The ICO has launched a blog series to address the common misconceptions around GDPR. Concerns that come through on their hotline include “GDPR will stop dentists ringing patients to remind them about appointments”, “all breaches must be reported under GDPR” or “cleaners and gardeners will face massive fines that will put them out of business”.
None of these is true. This blog addresses and simplifies three of the most common myths surrounding GDPR.
The ICO will cripple us with massive fines for non-compliance
The punitive powers of the ICO under GDPR are widely published, with the maximum fine rocketing up from £500,000 under the current Data Protection Act (DPA) to an explosive £17 million or four per cent of global turnover under GDPR.
However, Information Commissioner Elizabeth Denham does not welcome “the scaremongering” around this and stresses that her office does not plan on “making early examples of organisations for minor infringements or that maximum fines will become the norm.” Perhaps worth noting use of the word “early”.
To add credence to Denham’s stance, consider that last year – 2016/17 – the ICO closed 17,300 cases and only 16 were issued fines.

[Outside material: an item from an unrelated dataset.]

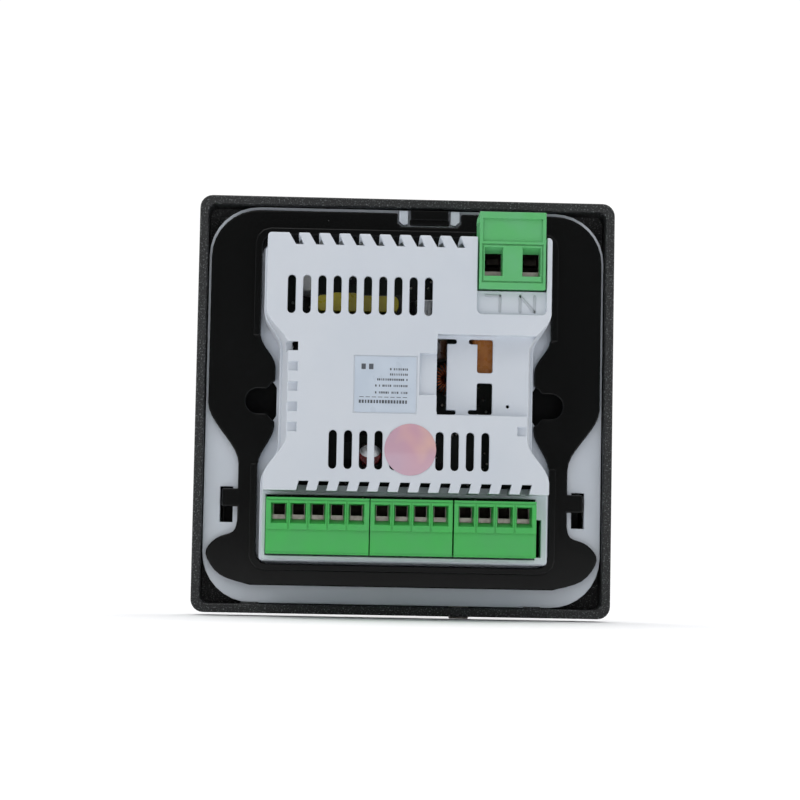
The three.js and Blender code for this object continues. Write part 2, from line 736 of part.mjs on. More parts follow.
function mainsPlugSolid() {
  const body = block([mains.right, plugStart, mains.low], [mains.left, mains.back, mains.high]);
  const nose = block(
    [mainsHeader.right + headerWall + gap, standY + headerFloor + gap, mainsHeader.low + headerWall + gap],
    [mainsHeader.left - headerWall - gap, plugStart + 0.5, mainsHeader.high - headerWall - gap],
  );
  const nib = block([mains.left - 0.2, 15, 35.4], [mains.left + 0.35, mains.back - 0.4, 36.2]);
  const panel = block([mains.right + 0.7, mains.back - 0.5, 31.7], [mains.left - 0.7, mains.back + 1, 36.3]);
  const cutters = mainsWays.flatMap((x) => wayCutters(mains, x, mainsHead, -1, mainsPinZ));
  return cutAll(joinAll([body, nose, nib]), [panel, faceGroove(0.55, 23.5, 31.2, 0.3, 0.4), ...cutters]);
}
place('plug_mains', mainsPlugSolid(), 'green');

mainsWays.forEach((x, i) => {
  const label = `mains_${i + 1}`;
  const contact = block([x - 1.25, mains.cageFront + 0.1, 27.4], [x + 1.25, mains.cageBack - 0.3, 28.6]);
  place(`screw_${label}`, screwSolid(mains, x, mainsHead, -1), 'steel');
  place(`clamp_${label}`, clampSolid(mains, x, -1), 'steel');
  place(`contact_${label}`, contact, 'steel');
});

export default object;
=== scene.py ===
# Flush wall thermostat panel, seen from its wiring side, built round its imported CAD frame.
# Metres, +Z up: the touch glass faces -Y and the terminals face +Y, as they would sit in a wall box.

import json
import math

import bmesh
import bpy
from mathutils import Matrix, Quaternion, Vector

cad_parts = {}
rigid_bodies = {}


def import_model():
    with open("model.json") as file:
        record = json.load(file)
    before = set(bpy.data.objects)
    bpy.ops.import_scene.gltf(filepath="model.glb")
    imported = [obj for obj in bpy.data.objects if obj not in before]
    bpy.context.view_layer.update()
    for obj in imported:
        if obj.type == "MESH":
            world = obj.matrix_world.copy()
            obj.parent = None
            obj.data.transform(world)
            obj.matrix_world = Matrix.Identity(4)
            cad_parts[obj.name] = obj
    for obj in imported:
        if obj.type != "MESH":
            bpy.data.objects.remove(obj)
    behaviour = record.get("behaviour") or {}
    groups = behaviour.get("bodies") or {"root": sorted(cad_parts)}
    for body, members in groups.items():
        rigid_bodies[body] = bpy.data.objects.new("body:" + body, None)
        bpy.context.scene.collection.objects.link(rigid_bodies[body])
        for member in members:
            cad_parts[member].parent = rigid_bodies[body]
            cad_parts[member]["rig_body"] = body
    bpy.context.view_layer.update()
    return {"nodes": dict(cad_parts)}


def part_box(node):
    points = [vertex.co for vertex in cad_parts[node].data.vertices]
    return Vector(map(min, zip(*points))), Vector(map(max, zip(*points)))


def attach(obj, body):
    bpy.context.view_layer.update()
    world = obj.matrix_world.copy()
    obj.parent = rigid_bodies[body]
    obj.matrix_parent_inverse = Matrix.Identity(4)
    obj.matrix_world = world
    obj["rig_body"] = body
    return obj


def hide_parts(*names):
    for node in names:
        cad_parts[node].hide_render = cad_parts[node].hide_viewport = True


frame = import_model()
mm = 0.001
print("frame loaded:", len(frame["nodes"]), "nodes")


# colours and nodes

def linear(hexColour):
    channels = [int(hexColour[i:i + 2], 16) / 255 for i in (1, 3, 5)]
    curved = [c / 12.92 if c <= 0.04045 else ((c + 0.055) / 1.055) ** 2.4 for c in channels]
    return (*curved, 1.0)


def perMm(size):
    return 1 / (size * mm)  # a texture's scale for a pattern that repeats every so many millimetres


def addNode(tree, kind, inputs=None, **settings):
    node = tree.nodes.new(kind)
    for name, value in settings.items():
        setattr(node, name, value)
    for key, value in (inputs or {}).items():
        if isinstance(value, bpy.types.NodeSocket):
            tree.links.new(value, node.inputs[key])
        else:
            node.inputs[key].default_value = value
    return node


def startMaterial(name, constants):
    material = bpy.data.materials.new(name)
    material.use_nodes = True
    tree = material.node_tree
    tree.nodes.clear()
    shader = addNode(tree, "ShaderNodeBsdfPrincipled", constants)
    addNode(tree, "ShaderNodeOutputMaterial", {"Surface": shader.outputs[0]})
    place = addNode(tree, "ShaderNodeTexCoord").outputs["Object"]
    return material, tree, shader, place


def noiseField(tree, place, size, detail=3.0, low=0.35, high=0.65):
    noise = addNode(tree, "ShaderNodeTexNoise", {"Vector": place, "Scale": perMm(size), "Detail": detail})
    spread = {"Value": noise.outputs["Fac"], "From Min": low, "From Max": high}
    return addNode(tree, "ShaderNodeMapRange", spread).outputs[0]


def mixColours(tree, share, first, second):
    picked = {0: share, 6: first, 7: second}
    return addNode(tree, "ShaderNodeMix", picked, data_type="RGBA").outputs[2]


def specks(tree, place, spacing, size, share):
    cells = addNode(tree, "ShaderNodeTexVoronoi", {"Vector": place, "Scale": perMm(spacing)})
    lucky = addNode(tree, "ShaderNodeSeparateColor", {0: cells.outputs["Color"]}).outputs[0]
    chosen = addNode(tree, "ShaderNodeMath", {0: lucky, 1: share}, operation="LESS_THAN").outputs[0]
    reach = {0: cells.outputs["Distance"], 1: size / spacing}
    near = addNode(tree, "ShaderNodeMath", reach, operation="LESS_THAN").outputs[0]
    return addNode(tree, "ShaderNodeMath", {0: chosen, 1: near}, operation="MULTIPLY").outputs[0]


def bumpFrom(tree, shader, height, depth):
    bump = addNode(tree, "ShaderNodeBump", {"Strength": 1.0, "Distance": depth * mm, "Height": height})
    tree.links.new(bump.outputs[0], shader.inputs["Normal"])


# materials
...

None of these regulation breakers were faced with the maximum fine. In fact, during the time since the DPA was introduced, the ICO has never (so far, anyway) gone the whole hog on their fining capabilities.

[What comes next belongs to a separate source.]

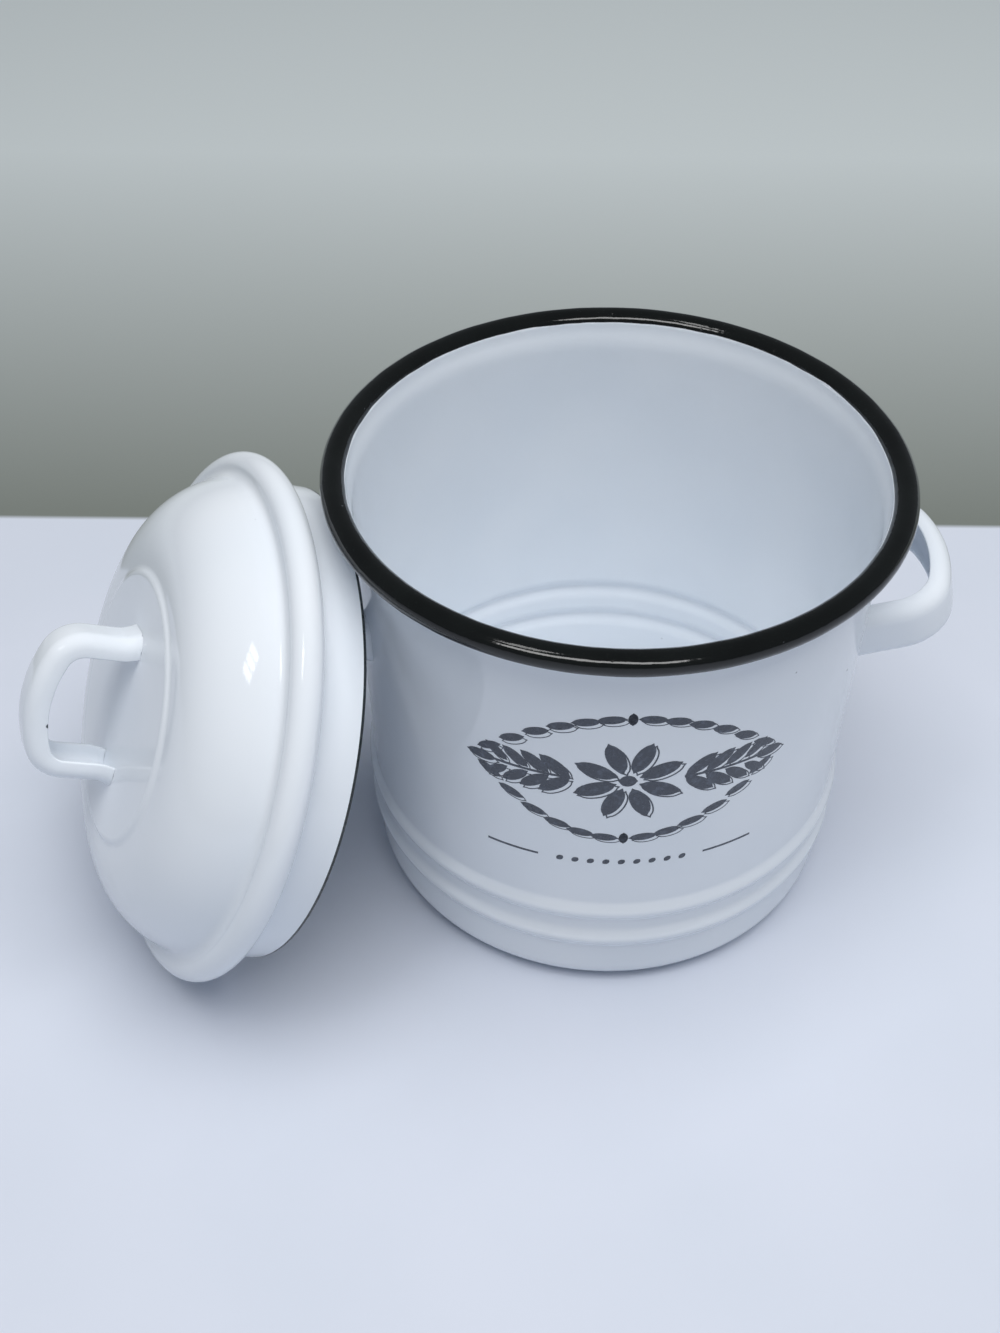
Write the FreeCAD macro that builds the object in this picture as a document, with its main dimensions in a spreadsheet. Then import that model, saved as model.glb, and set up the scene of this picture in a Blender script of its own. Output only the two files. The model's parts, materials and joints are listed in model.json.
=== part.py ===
# Enamelled steel grease keeper: an open pot with two ear handles, and its lift-off lid,
# which stands beside the pot and leans on its wall. Millimetres and degrees, +Z up.
# The origin is the centre of the pot's base, the ears lie along X and the front faces -Y.
import FreeCAD, Part
import math
import os
import Sketcher

Vector = FreeCAD.Vector
ORIGIN = -1
FRONT_VIEW = FreeCAD.Rotation(Vector(1, 0, 0), 90)
doc = FreeCAD.newDocument("GreaseKeeper")
sizes = doc.addObject("Spreadsheet::Sheet", "Sizes")

# Driving dimensions
DIMENSIONS = (
    ("sheet_gauge", 1.0),
    ("rim_overhang", 5.7),
    ("rim_roll", 2.8),
    ("rim_height", 110.1),
    ("lip_inset", 2.4),
    ("flare_height", 7.0),
    ("flare_bend", 12.0),
    ("mouth_radius", 59.3),
    ("foot_radius", 56.6),
    ("base_corner", 6.0),
    ("base_disc_radius", 47.0),
    ("base_step", 0.8),
    ("base_step_slope", 1.6),
    ("lower_bead_height", 18.2),
    ("bead_pitch", 9.8),
    ("bead_half_height", 2.6),
    ("bead_rise", 1.3),
    ("ear_height", 79.0),
    ("ear_tilt", 14.0),
    ("ear_projection", 19.4),
    ("ear_half_span", 21.5),
    ("ear_bow", 42.0),
    ("ear_bend", 13.0),
    ("ear_foot_bend", 3.6),
    ("ear_foot_tip", 1.2),
    ("ear_width", 12.5),
    ("ear_flange", 4.6),
    ("ear_edge_bend", 2.4),
    ("lid_clearance", 3.1),
    ("lid_edge_band", 0.8),
    ("lid_skirt_straight", 3.0),
    ("lid_neck_inset", 0.5),
    ("lid_neck_drop", 1.7),
    ("lid_bead_inset", 4.0),
    ("lid_bead_roll", 2.5),
    ("lid_bead_height", 15.0),
    ("lid_step_inset", 5.6),
    ("lid_step_rise", 2.8),
    ("lid_dome_inset", 6.6),
    ("lid_dome_rise", 1.4),
    ("lid_dome_bend", 23.0),
    ("lid_dome_depth", 15.8),
    ("lid_panel_radius", 30.5),
    ("lid_crease_width", 2.0),
    ("lid_crease_drop", 0.8),
    ("grip_reach", 22.0),
    ("grip_turn", 17.6),
    ("grip_half_span", 17.5),
    ("grip_bow", 32.0),
    ("grip_bend", 9.0),
    ("grip_foot_bend", 3.0),
    ("grip_foot_tip", 1.0),
    ("grip_width", 11.0),
    ("grip_flange", 3.6),
    ("grip_edge_bend", 2.2),
    ("lean_angle", 24.0),
    ("lean_turn", 197.0),
    ("lean_offset", -7.9),
    ("lean_gap", 0.3),
)
for row, (alias, size) in enumerate(DIMENSIONS, start=1):
    sizes.set(f"A{row}", alias)
    sizes.set(f"B{row}", str(size))
    sizes.setAlias(f"B{row}", alias)
doc.recompute()


def value(expression):
    """The number that an expression in the sheet's aliases stands for."""
    return float(sizes.evalExpression(expression))


def bind(item, path, expression):
    """Tie one property of an object to the sheet."""
    item.setExpression(path, expression)


def aliased(expression):
    """The expression with every alias written as a cell of the sheet."""
    words = sorted((alias for alias, _ in DIMENSIONS), key=len, reverse=True)
    for number, word in enumerate(words):
        expression = expression.replace(word, f"@{number}@")
    for number, word in enumerate(words):
        expression = expression.replace(f"@{number}@", f"Sizes.{word}")
    return expression


def measure(sketch, kind, first, expression):
    """Add one dimension to a sketch and tie it to the sheet."""
    cells = aliased(expression)
    number = sketch.addConstraint(Sketcher.Constraint(kind, *first, value(cells)))
    bind(sketch, f"Constraints[{number}]", cells)


def bent_through(start, end, radius):
    """The middle point of an arc that turns left from start to end when the radius is positive."""
    half = (end - start) * 0.5
    side = Vector(half.y, -half.x, 0).normalize() * math.copysign(1.0, radius)
    rise = abs(radius) - math.sqrt(radius * radius - half.Length ** 2)
    return start + half + side * rise


def end_at(sketch, edge, point):
    """1 or 2, as the edge starts or ends at the point."""
    near = (sketch.getPoint(edge, 1) - point).Length
    far = (sketch.getPoint(edge, 2) - point).Length
    return 1 if near < far else 2


def draw(sketch, stations, closed=False):
    """Draw a line through stations (across, up, bend): a bend makes the run that reaches it an arc."""
    points = [Vector(value(aliased(across)), value(aliased(up)), 0) for across, up, _ in stations]
    runs = list(zip(range(len(stations)), range(1, len(stations))))
    if closed:
        runs.append((len(stations) - 1, 0))
    for edge, (here, there) in enumerate(runs):
        start, end = points[here], points[there]
        bend = stations[there][2]
        if bend is None:
            sketch.addGeometry(Part.LineSegment(start, end), False)
        else:
            middle = bent_through(start, end, value(aliased(bend)))
            sketch.addGeometry(Part.Arc(start, middle, end), False)
            measure(sketch, "Radius", (edge,), f"abs({bend})")
        pin_station(sketch, edge, start, stations[here])
        if edge > 0:
            join(sketch, edge - 1, edge, start)
    last = len(runs) - 1
    if closed:
        join(sketch, last, 0, points[0])
    else:
        pin_station(sketch, last, points[-1], stations[-1])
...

We must report all personal data breaches to the ICO – and immediately
Under GDPR, personal data breaches need only be reported if the breach has put individual’s rights and freedoms at risk. For example, if it could lead to financial loss, damage to reputation or discrimination.
So if the breach is unlikely to risk people’s rights and freedoms, there’s no need to report it either to the ICO or the people involved. If you’re not sure, contact the ICO and they can advise.
In terms of having to report immediately, the ICO states that “under the GDPR there is a requirement for organisations to report a personal data breach that affects people’s rights and freedoms without undue delay and, where feasible, not later than 72 hours after becoming aware of it”.
In fact, under GDPR, an organisation doesn’t have to have all the details immediately; they can provide more later. The ICO does, though, make it clear that they would expect you to advise them of:
- the potential scope of the breach
- the cause of the breach
- mitigating action you plan to take to manage the breach
- what you plan to do to address the underlying problem that led to breach
Data breach reporting is all about punishing organisations and generating revenue in fines
While the ICO has colossal punitive clout, Denham highlights the whole point behind the regulations: to protect consumers and push organisations to “step up their ability to detect and deter breaches… not to punish the organisations, but to make them better equipped to deal with security vulnerabilities.”